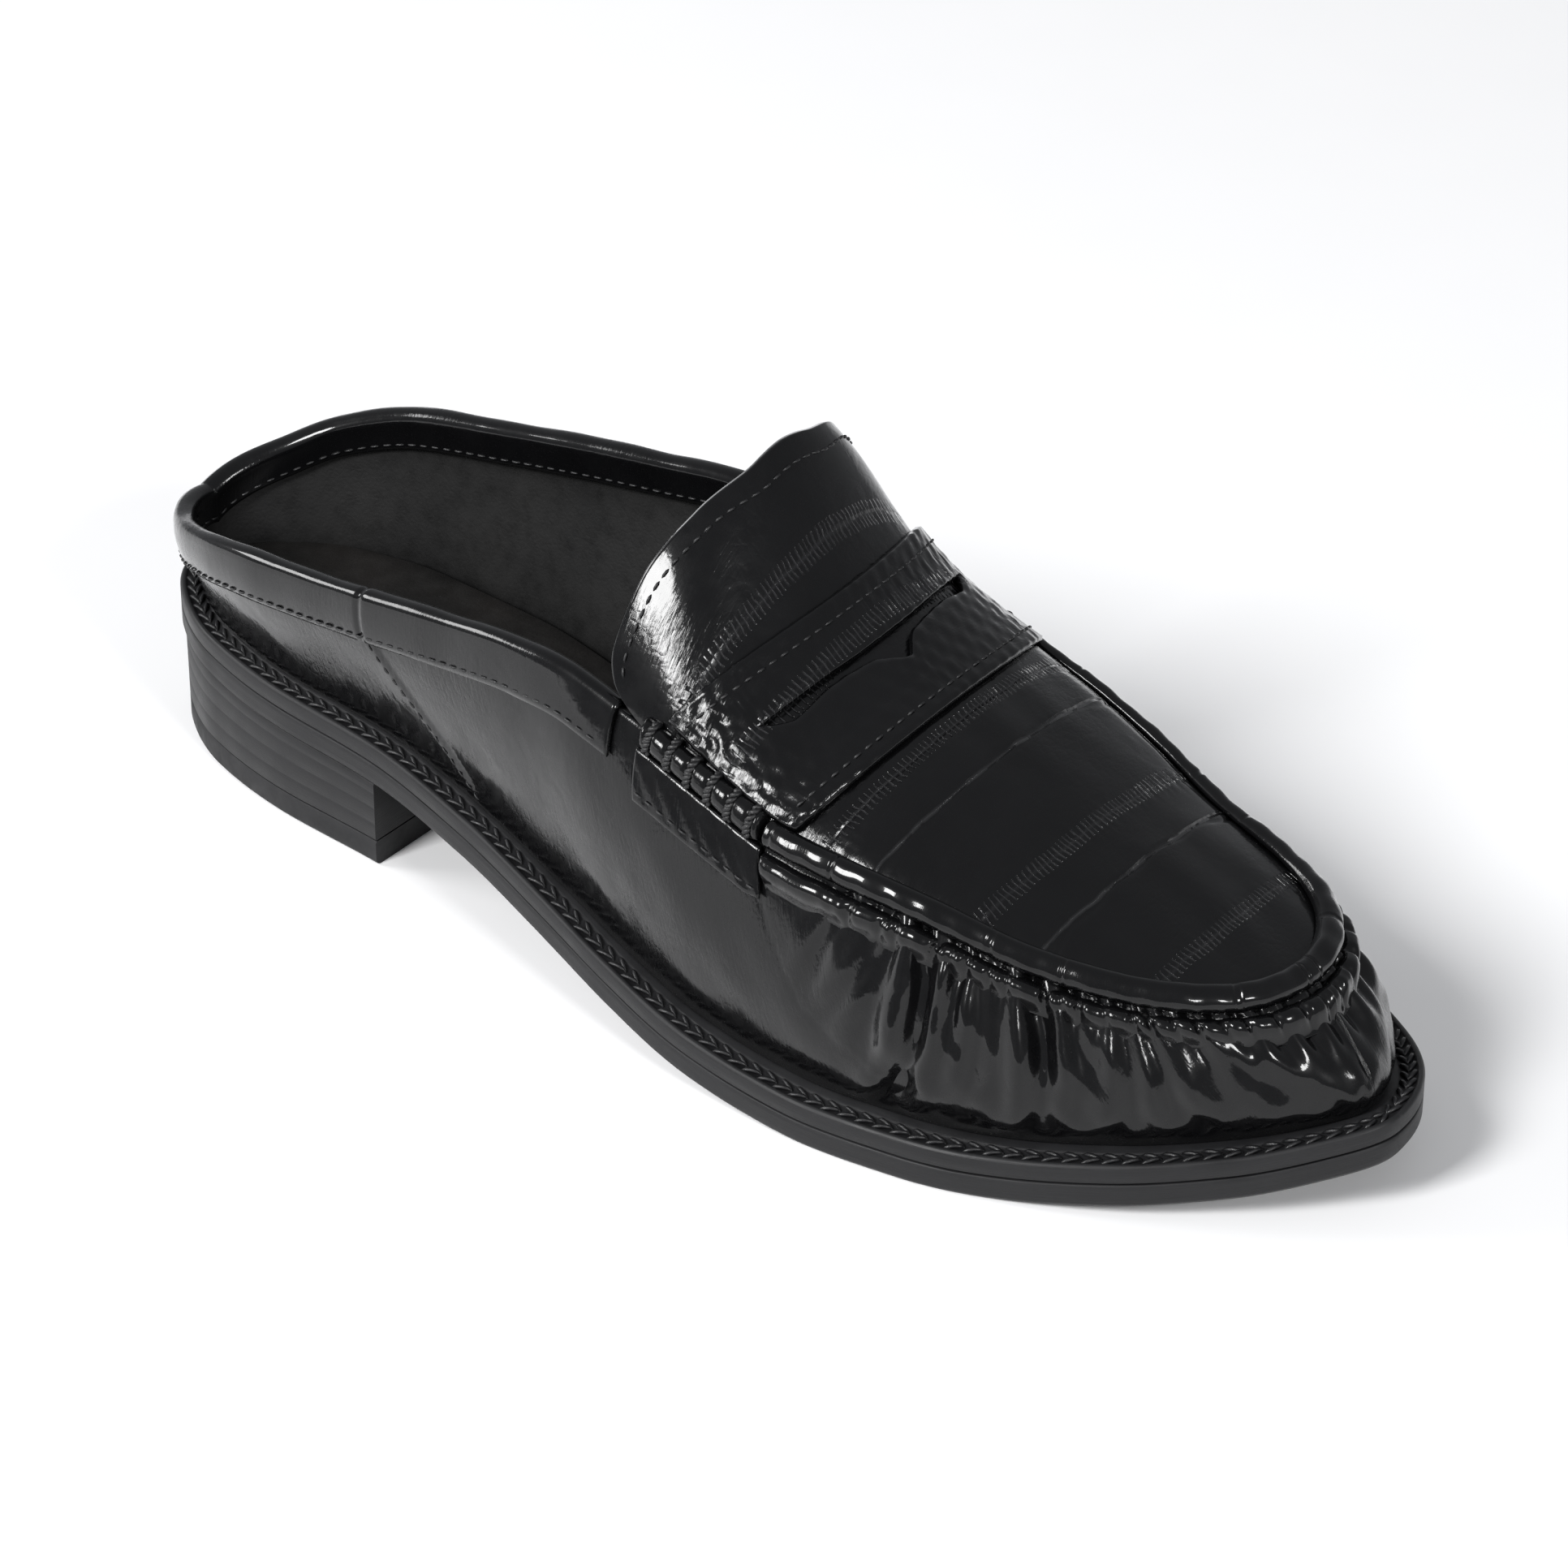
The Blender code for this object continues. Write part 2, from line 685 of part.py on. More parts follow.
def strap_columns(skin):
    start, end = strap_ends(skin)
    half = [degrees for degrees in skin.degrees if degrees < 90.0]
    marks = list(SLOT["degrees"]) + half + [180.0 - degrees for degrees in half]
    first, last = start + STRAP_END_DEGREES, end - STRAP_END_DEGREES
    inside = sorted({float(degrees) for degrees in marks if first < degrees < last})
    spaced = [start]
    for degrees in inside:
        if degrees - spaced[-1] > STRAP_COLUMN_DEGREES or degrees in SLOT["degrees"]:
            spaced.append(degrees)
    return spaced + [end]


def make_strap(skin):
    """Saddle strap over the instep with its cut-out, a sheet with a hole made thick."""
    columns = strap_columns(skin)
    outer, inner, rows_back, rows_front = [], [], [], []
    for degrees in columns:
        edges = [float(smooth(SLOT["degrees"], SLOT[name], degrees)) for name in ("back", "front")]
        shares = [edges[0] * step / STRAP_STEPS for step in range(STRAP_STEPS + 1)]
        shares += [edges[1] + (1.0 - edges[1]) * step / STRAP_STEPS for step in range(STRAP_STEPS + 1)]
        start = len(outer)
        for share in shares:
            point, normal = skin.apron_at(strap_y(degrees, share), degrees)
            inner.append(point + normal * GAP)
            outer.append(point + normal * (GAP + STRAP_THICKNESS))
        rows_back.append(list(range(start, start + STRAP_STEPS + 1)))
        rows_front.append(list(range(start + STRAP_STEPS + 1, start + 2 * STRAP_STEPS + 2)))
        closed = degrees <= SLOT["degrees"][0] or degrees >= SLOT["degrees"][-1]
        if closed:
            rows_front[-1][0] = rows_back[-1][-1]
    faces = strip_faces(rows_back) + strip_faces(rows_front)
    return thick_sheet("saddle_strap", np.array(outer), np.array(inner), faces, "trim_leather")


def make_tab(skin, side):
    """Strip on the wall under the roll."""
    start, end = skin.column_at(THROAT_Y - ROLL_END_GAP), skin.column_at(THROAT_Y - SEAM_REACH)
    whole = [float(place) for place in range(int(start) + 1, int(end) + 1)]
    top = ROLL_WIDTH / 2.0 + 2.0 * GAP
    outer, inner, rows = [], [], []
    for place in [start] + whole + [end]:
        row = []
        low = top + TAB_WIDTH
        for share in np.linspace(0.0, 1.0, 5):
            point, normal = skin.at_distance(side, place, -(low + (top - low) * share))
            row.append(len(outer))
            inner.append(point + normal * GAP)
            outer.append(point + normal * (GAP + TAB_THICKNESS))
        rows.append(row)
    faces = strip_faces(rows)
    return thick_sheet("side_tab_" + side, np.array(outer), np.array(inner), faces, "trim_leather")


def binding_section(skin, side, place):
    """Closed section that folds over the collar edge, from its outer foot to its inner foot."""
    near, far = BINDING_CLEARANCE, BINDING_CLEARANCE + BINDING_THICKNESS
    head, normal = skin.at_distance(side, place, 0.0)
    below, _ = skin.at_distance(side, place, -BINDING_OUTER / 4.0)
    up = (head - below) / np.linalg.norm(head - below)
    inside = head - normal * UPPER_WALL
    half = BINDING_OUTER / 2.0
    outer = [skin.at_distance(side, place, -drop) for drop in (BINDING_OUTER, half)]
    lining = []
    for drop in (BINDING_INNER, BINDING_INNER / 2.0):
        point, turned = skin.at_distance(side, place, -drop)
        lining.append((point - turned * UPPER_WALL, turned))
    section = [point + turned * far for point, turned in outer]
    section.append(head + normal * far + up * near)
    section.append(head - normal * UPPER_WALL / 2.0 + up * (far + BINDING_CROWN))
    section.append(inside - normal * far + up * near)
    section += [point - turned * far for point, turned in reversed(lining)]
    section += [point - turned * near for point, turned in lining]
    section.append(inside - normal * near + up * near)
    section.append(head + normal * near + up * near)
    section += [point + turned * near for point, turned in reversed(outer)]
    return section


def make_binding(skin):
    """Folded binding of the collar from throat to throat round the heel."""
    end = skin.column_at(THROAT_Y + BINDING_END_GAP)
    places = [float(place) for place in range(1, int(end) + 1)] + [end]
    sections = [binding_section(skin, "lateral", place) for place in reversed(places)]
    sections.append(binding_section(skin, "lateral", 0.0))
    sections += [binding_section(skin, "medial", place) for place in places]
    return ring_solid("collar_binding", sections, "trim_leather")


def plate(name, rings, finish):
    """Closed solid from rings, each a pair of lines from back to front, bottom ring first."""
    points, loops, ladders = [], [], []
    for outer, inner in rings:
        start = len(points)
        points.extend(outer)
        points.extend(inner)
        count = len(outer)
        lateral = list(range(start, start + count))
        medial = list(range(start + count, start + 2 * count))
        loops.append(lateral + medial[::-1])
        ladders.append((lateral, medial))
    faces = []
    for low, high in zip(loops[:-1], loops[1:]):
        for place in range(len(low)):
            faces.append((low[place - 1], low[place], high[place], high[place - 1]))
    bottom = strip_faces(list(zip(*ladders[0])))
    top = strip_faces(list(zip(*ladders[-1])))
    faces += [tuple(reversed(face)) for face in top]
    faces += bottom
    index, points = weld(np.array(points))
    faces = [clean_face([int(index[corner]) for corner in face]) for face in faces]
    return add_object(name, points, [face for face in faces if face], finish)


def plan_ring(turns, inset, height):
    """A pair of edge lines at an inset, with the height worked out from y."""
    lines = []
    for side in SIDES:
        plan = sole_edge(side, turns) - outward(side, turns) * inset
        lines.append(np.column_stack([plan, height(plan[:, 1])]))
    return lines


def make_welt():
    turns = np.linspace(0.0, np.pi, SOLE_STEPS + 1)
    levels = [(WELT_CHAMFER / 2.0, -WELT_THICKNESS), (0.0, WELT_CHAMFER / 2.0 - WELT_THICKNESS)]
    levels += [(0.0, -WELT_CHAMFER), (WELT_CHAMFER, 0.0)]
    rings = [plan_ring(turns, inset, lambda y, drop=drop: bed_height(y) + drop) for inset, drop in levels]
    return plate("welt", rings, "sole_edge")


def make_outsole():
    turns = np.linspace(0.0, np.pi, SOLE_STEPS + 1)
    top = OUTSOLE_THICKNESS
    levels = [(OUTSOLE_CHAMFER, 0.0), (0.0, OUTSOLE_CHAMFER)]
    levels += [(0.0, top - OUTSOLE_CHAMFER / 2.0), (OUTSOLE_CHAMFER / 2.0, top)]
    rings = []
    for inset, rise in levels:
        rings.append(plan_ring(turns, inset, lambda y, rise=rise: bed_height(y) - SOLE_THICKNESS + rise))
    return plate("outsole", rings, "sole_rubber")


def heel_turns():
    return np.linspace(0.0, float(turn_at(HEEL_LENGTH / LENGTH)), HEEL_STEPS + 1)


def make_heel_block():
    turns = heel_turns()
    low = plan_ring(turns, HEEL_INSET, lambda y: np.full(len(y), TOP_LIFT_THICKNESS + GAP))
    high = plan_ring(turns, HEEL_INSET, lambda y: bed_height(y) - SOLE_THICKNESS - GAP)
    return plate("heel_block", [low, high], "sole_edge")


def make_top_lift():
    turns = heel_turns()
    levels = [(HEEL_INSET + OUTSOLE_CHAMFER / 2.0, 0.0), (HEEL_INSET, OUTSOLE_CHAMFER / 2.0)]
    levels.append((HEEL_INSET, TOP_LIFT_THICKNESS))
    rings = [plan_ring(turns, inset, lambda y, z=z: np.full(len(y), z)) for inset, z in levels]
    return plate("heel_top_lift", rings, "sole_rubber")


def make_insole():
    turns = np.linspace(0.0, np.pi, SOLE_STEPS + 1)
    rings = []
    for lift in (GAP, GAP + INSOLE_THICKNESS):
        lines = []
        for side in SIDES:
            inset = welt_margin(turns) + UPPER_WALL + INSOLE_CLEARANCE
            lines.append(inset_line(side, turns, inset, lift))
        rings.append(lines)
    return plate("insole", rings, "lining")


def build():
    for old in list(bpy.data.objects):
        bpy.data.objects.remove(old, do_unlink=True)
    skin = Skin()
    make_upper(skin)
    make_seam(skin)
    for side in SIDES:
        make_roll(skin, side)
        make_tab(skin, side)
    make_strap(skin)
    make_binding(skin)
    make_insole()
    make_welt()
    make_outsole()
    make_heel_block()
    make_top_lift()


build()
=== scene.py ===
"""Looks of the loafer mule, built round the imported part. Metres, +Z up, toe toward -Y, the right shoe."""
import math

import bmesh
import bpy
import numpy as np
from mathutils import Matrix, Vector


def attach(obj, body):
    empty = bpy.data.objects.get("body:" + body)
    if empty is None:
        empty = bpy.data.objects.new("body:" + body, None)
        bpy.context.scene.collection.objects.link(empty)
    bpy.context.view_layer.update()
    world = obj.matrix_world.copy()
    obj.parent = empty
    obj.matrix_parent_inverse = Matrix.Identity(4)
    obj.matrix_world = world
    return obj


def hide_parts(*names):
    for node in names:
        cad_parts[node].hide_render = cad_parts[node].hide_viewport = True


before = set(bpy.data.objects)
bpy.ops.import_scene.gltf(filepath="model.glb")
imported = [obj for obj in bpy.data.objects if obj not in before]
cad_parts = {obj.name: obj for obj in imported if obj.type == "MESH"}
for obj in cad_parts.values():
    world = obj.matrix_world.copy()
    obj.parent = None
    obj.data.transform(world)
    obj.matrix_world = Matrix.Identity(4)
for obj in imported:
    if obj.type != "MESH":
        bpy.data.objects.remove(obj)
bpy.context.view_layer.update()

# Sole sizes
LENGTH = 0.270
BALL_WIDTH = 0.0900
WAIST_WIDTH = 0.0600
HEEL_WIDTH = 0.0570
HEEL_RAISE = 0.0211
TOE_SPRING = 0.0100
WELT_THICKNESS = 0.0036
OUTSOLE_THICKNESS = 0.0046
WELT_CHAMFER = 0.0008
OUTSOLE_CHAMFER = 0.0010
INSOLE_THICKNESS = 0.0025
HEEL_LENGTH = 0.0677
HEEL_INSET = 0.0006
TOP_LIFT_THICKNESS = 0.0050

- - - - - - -

YOUR OBJECTIVE
From the first line of the data through the line with "return spaced + [end]", quote each line exactly and add nothing else.

RESPONSE TO THIS EXERCISE
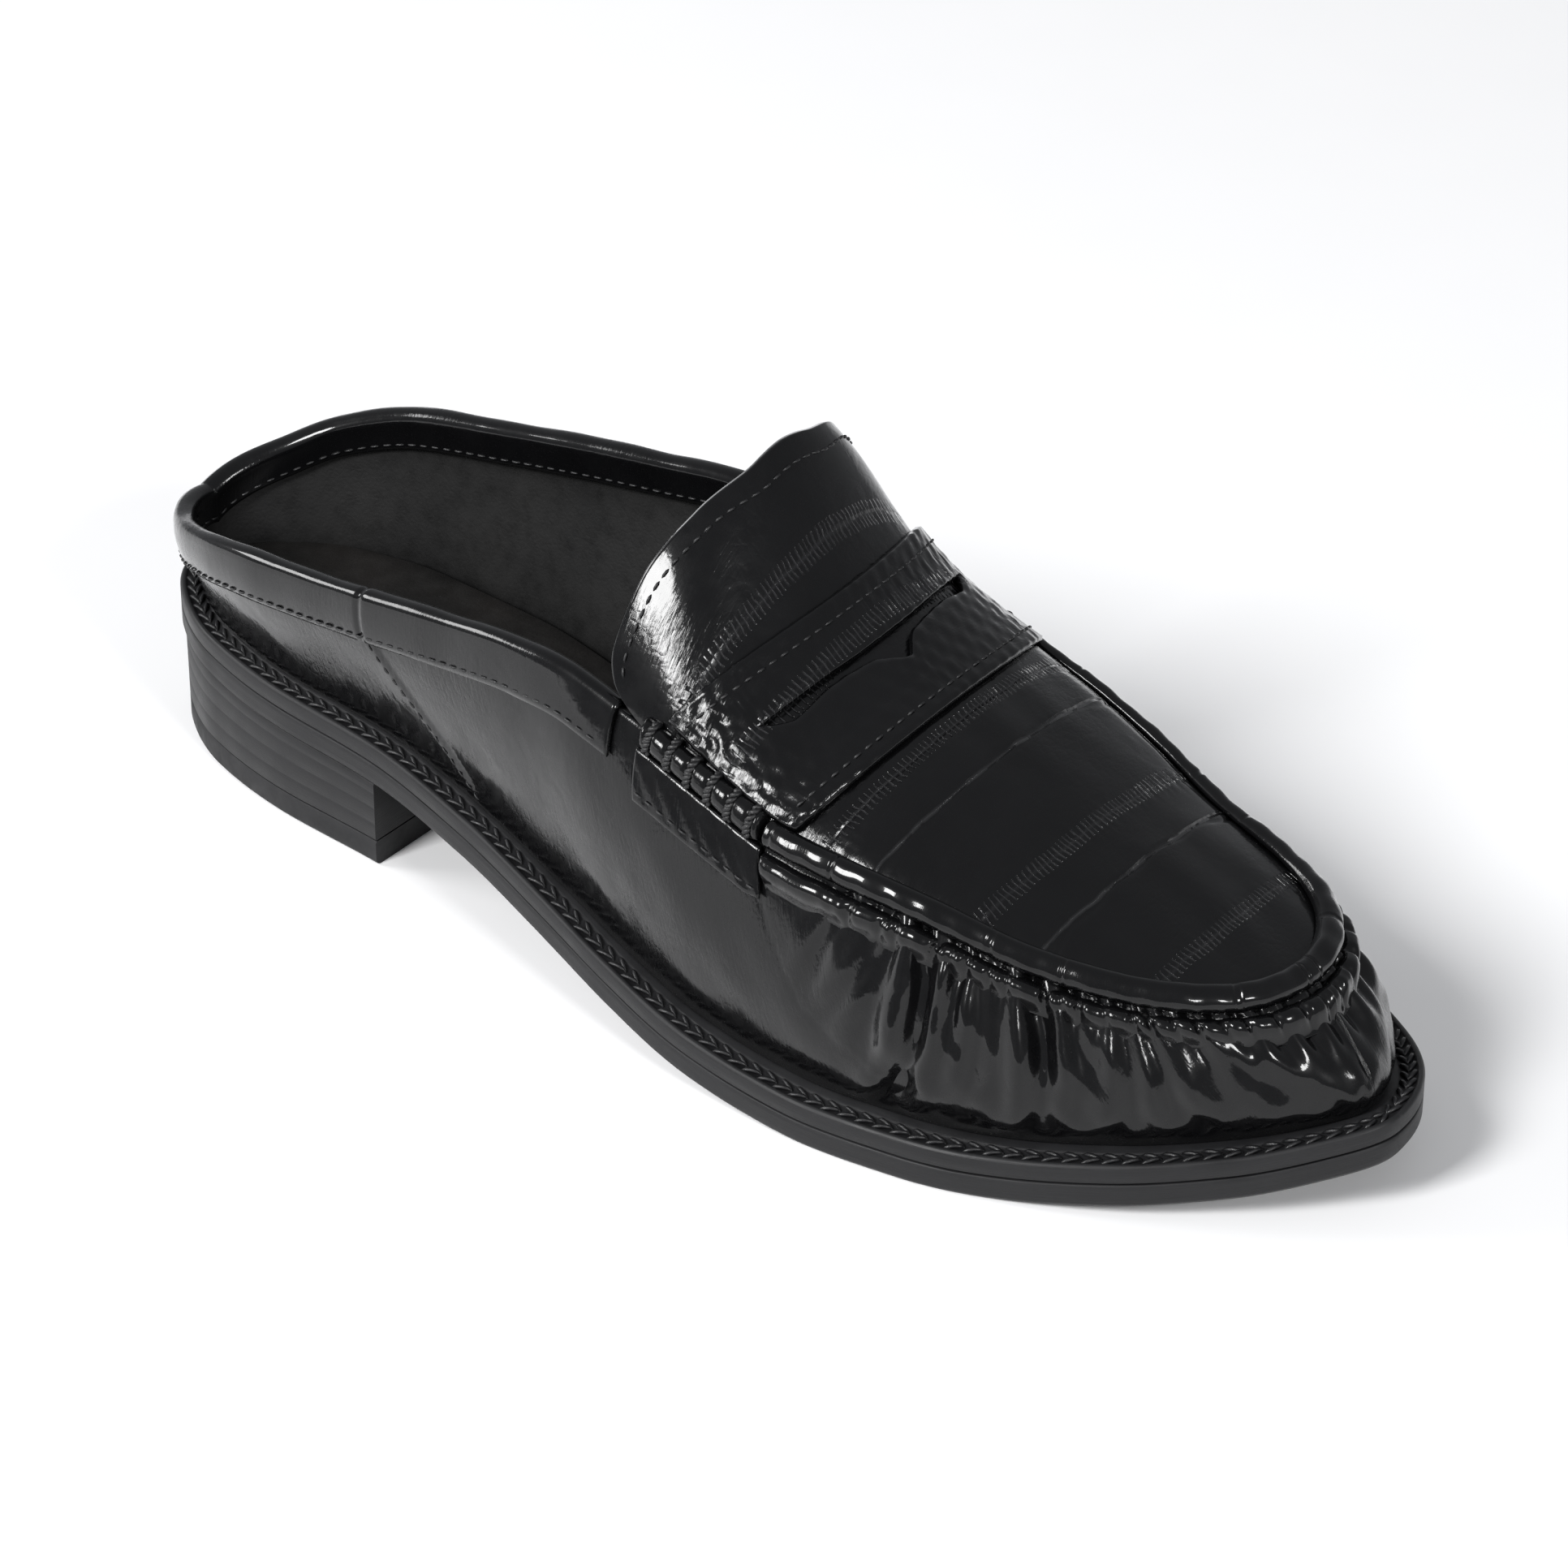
The Blender code for this object continues. Write part 2, from line 685 of part.py on. More parts follow.
def strap_columns(skin):
    start, end = strap_ends(skin)
    half = [degrees for degrees in skin.degrees if degrees < 90.0]
    marks = list(SLOT["degrees"]) + half + [180.0 - degrees for degrees in half]
    first, last = start + STRAP_END_DEGREES, end - STRAP_END_DEGREES
    inside = sorted({float(degrees) for degrees in marks if first < degrees < last})
    spaced = [start]
    for degrees in inside:
        if degrees - spaced[-1] > STRAP_COLUMN_DEGREES or degrees in SLOT["degrees"]:
            spaced.append(degrees)
    return spaced + [end]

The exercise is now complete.